‘Reenacted budget to affect MRT-3 rehab, subway project’

In a press briefing at Malacañang yesterday, Transportation Undersecretary Timothy John Batan and Philippine National Railways general manager Junn Magno said that while the administration remains optimistic that the country’s major road projects would be finished by 2022, there are concerns that delays in the approval of the budget would adversely impact major infrastructure projects.
Michael Varcas

MANILA, Philippines — The rehabilitation of Metro Rail Transit-3 (MRT-3) and the construction of the Metro Manila Subway are among the projects under the Duterte administration’s Build, Build, Build program that could suffer a setback due to the implementation of a reenacted budget this year, transportation officials said yesterday.

In a press briefing at Malacañang yesterday, Transportation Undersecretary Timothy John Batan and Philippine National Railways general manager Junn Magno said that while the administration remains optimistic that the country’s major road projects would be finished by 2022, there are concerns that delays in the approval of the budget would adversely impact major infrastructure projects.

“We are still on time, but we are trying to find ways to catch up,” Batan said. Aside from the MRT-3 rehab and the Metro Manila subway system, another big-ticket project is the first phase of the Philippine National Railways (PNR) system expansion from Tutuban station in Manila to Malolos City, Bulacan.

“We are doing all possible ways we can to make sure that we can fulfill our commitment (for the projects) to be partially operational by 2022,” Batan added.

The transmittal of the P3.7-trillon 2019 budget to President Duterte hit a snag amid accusations that Speaker Gloria Macapagal-Arroyo made last minute insertions even after the bicameral report had already been ratified last Feb. 8.

Batan said they were awaiting the release of P500 million appropriated under the 2019 budget to fund right-of-way component of the Metro Manila subway. 

For the MRT-3 rehabilitation project, Batan noted that the government has not released the P2.5-billion to P3-billion advance payment to contractors under the P18-billion loan agreement between the Philippines and Japan.

Batan also revealed that the government has not paid its obligation to the MRT-3’s original Japanese maintenance providers, including Mitsubishi Heavy Industries.

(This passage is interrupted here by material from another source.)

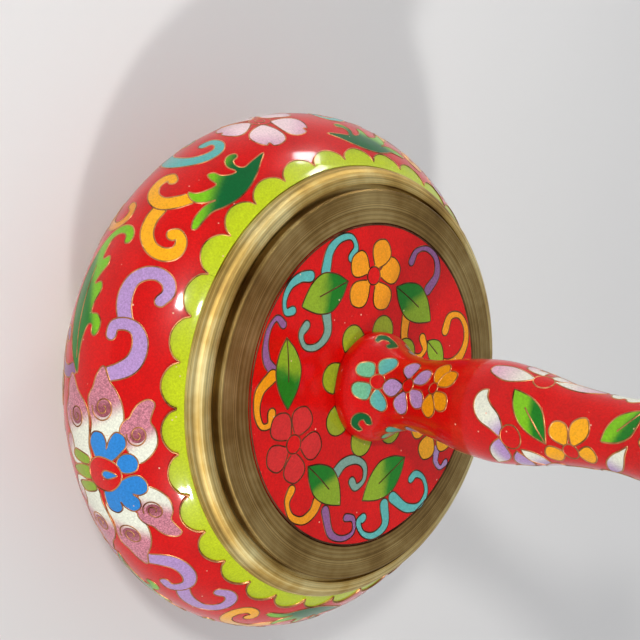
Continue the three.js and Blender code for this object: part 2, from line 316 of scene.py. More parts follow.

Batan also reported that while the rehabilitation of MRT-3 line is in progress, contractors have to shell out amounts for procurement of spare parts and other equipment.

“The rehab works are ongoing, except the procurement of (hardware) needed for the rehabilitation to improve the condition of MRT- 3,” he said in Filipino.

As far as PNR is concerned, Magno said it has to make do with available corporate funds so it could proceed with the 37.6-kilometer elevated mass railway transport system The project costs a total of P149 billion.

The Japan International Cooperation Agency (JICA) is funding P93 billion of the project cost. The project will cover 10 stations – Tutuban, Solis, Caloocan, Valenzuela, Meycauayan, Marilao, Bocaue, Balagtas, Guiguinto and Malolos.

Batan explained that funding for projects cannot be sourced from a reenacted budget.